MATERIAL PROVIDED ->
::::
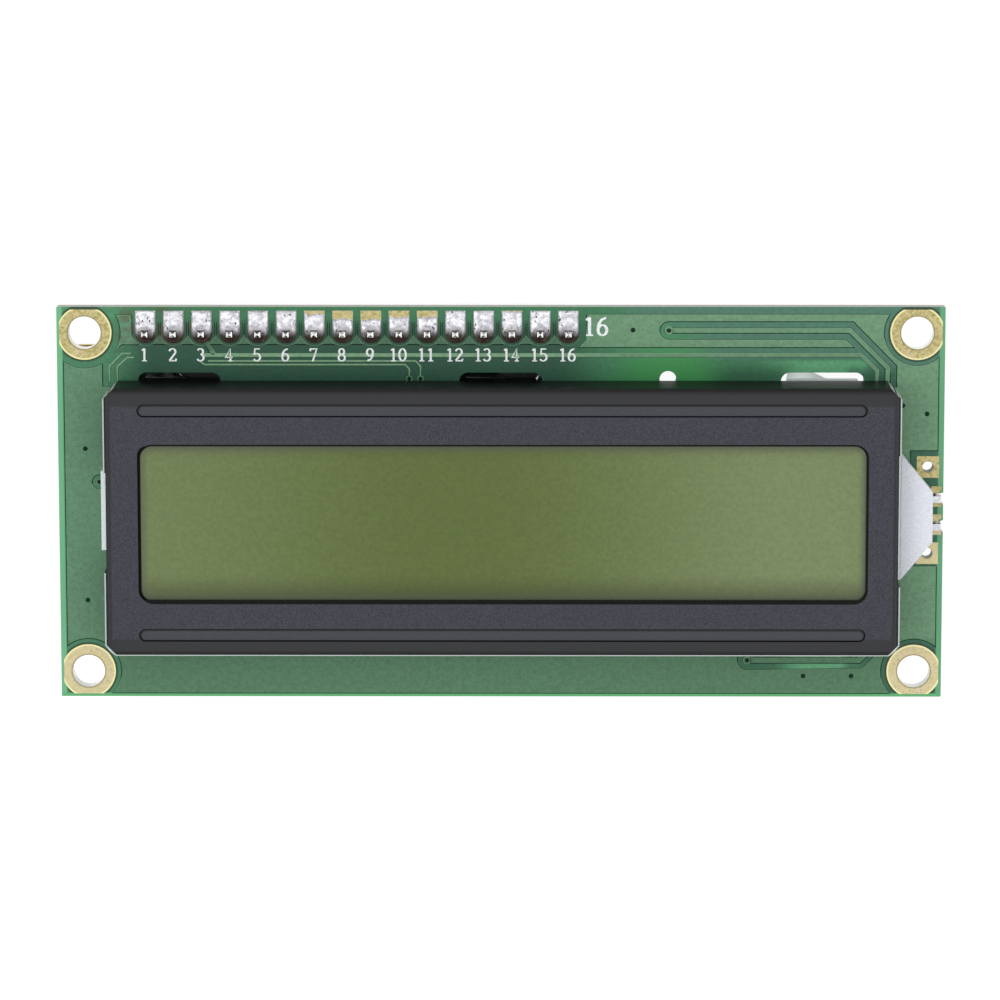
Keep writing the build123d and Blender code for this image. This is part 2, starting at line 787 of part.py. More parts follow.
# Pin row and solder
save("header_housing", make_header_housing())
for number, x in enumerate(pin_row(), start=1):
    pin = square_pin(x, pin_row_y, adapter_rear - pin_rear_height, pin_front_height, pin_side)
    save("header_pin_%02d" % number, pin)
save("front_solder_joints", [solder_cone(x, pin_row_y, 0, 1, pin_side) for x in pin_row()])

# Adapter board
save("adapter_board", make_adapter_board())
save("adapter_solder_joints", make_adapter_joints())
save("expander_chip_body", make_expander_body())
save("expander_chip_leads", make_expander_leads())
save("trimmer_body", make_trimmer_body())
save("trimmer_rotor", make_trimmer_rotor())
save("trimmer_pins", make_trimmer_pins())
save("bus_header_housing", make_right_angle_housing(-1, bus_leg_x, bus_first_pin_y, bus_pin_count))
for number, y in enumerate(bus_row(), start=1):
    save("bus_header_pin_%d" % number, make_right_angle_pin(-1, bus_leg_x, y))
save("jumper_header_housing", make_right_angle_housing(1, jumper_leg_x, jumper_first_pin_y, jumper_pin_count))
for number, y in enumerate(jumper_row(), start=1):
    save("jumper_header_pin_%d" % number, make_right_angle_pin(1, jumper_leg_x, y))
save("jumper_cap", make_jumper_cap())
save("backlight_transistor", make_transistor())
small_parts_x = adapter_right - small_parts_right_inset
power_lamp_y = adapter_bottom + power_lamp_bottom_inset
save("power_lamp", make_chip(small_parts_x, power_lamp_y, adapter_rear, power_lamp_size))
adapter_resistors = make_chip_row(
    adapter_left + adapter_resistor_left_inset, adapter_bottom + adapter_resistor_bottom_inset, adapter_rear,
    chip_resistor_size, adapter_resistor_count, adapter_resistor_pitch,
)
save("adapter_resistors", adapter_resistors)
adapter_capacitors = make_chip_row(
    small_parts_x, adapter_bottom + adapter_capacitor_bottom_inset, adapter_rear,
    chip_capacitor_size, adapter_capacitor_count, adapter_capacitor_pitch,
)
save("adapter_capacitors", adapter_capacitors)
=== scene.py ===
"""Finishes, fine detail and stage for a two-line character display module and its serial adapter."""

import math
import random

import bmesh
import bpy
from mathutils import Matrix, Vector, noise


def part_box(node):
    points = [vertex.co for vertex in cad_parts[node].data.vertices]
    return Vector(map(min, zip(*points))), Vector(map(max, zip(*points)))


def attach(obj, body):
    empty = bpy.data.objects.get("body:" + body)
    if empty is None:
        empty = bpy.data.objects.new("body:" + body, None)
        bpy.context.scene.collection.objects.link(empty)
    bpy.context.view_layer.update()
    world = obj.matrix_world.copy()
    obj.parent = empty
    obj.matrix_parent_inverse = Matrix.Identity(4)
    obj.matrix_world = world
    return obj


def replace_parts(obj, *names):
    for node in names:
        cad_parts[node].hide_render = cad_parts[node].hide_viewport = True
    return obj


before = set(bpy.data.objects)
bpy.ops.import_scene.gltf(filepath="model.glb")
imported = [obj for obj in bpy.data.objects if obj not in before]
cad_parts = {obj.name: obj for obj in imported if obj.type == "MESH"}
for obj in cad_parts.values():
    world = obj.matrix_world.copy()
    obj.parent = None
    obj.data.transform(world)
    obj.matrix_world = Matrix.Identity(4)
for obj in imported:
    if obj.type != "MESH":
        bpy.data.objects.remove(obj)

bl_info = {
    "name": "Character display module",
    "version": (1, 0, 0),
    "blender": (4, 5, 0),
    "location": "3D View > Sidebar > Display",
    "description": "Dresses a character display module and sets up its stage",
    "category": "Object",
}

MM = 0.001
FRAME_TOP, FRAME_BOTTOM = 11.15, -13.15
CORNER_CUT = 1.0
BEAD_ROWS = (9.18, -11.18)
BEAD_MIDDLE, BEAD_REACH = 0.15, 32.03
OPENING_MIDDLE = (0.26, -1.1)
OPENING_HALF = (32.66, 7.24)
OPENING_RADIUS = 1.3
TOOLING_HOLE = (15.07, 11.27)
PLATING = 0.05
INK = 0.02
MOTTLE = 0.12
LEAD_ROWS = (0.6, -1.97)
REAR_RESISTORS = [12.5 + 3.2 * step for step in range(7)]
ADAPTER_RESISTORS = (0.4, 2.7, 5.0, 7.3, 9.6)


def box_mm(node):
    """Lowest and highest corner of a CAD node, in millimetres."""
    low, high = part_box(node)
    return low / MM, high / MM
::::
EXERCISE BRIEF ->
Quote the lines of the listing above that run from the line with "imported = [obj" through its last line, both included, and nothing else.

ANSWER TO THIS PROBLEM ->
imported = [obj for obj in bpy.data.objects if obj not in before]
cad_parts = {obj.name: obj for obj in imported if obj.type == "MESH"}
for obj in cad_parts.values():
    world = obj.matrix_world.copy()
    obj.parent = None
    obj.data.transform(world)
    obj.matrix_world = Matrix.Identity(4)
for obj in imported:
    if obj.type != "MESH":
        bpy.data.objects.remove(obj)

bl_info = {
    "name": "Character display module",
    "version": (1, 0, 0),
    "blender": (4, 5, 0),
    "location": "3D View > Sidebar > Display",
    "description": "Dresses a character display module and sets up its stage",
    "category": "Object",
}

MM = 0.001
FRAME_TOP, FRAME_BOTTOM = 11.15, -13.15
CORNER_CUT = 1.0
BEAD_ROWS = (9.18, -11.18)
BEAD_MIDDLE, BEAD_REACH = 0.15, 32.03
OPENING_MIDDLE = (0.26, -1.1)
OPENING_HALF = (32.66, 7.24)
OPENING_RADIUS = 1.3
TOOLING_HOLE = (15.07, 11.27)
PLATING = 0.05
INK = 0.02
MOTTLE = 0.12
LEAD_ROWS = (0.6, -1.97)
REAR_RESISTORS = [12.5 + 3.2 * step for step in range(7)]
ADAPTER_RESISTORS = (0.4, 2.7, 5.0, 7.3, 9.6)


def box_mm(node):
    """Lowest and highest corner of a CAD node, in millimetres."""
    low, high = part_box(node)
    return low / MM, high / MM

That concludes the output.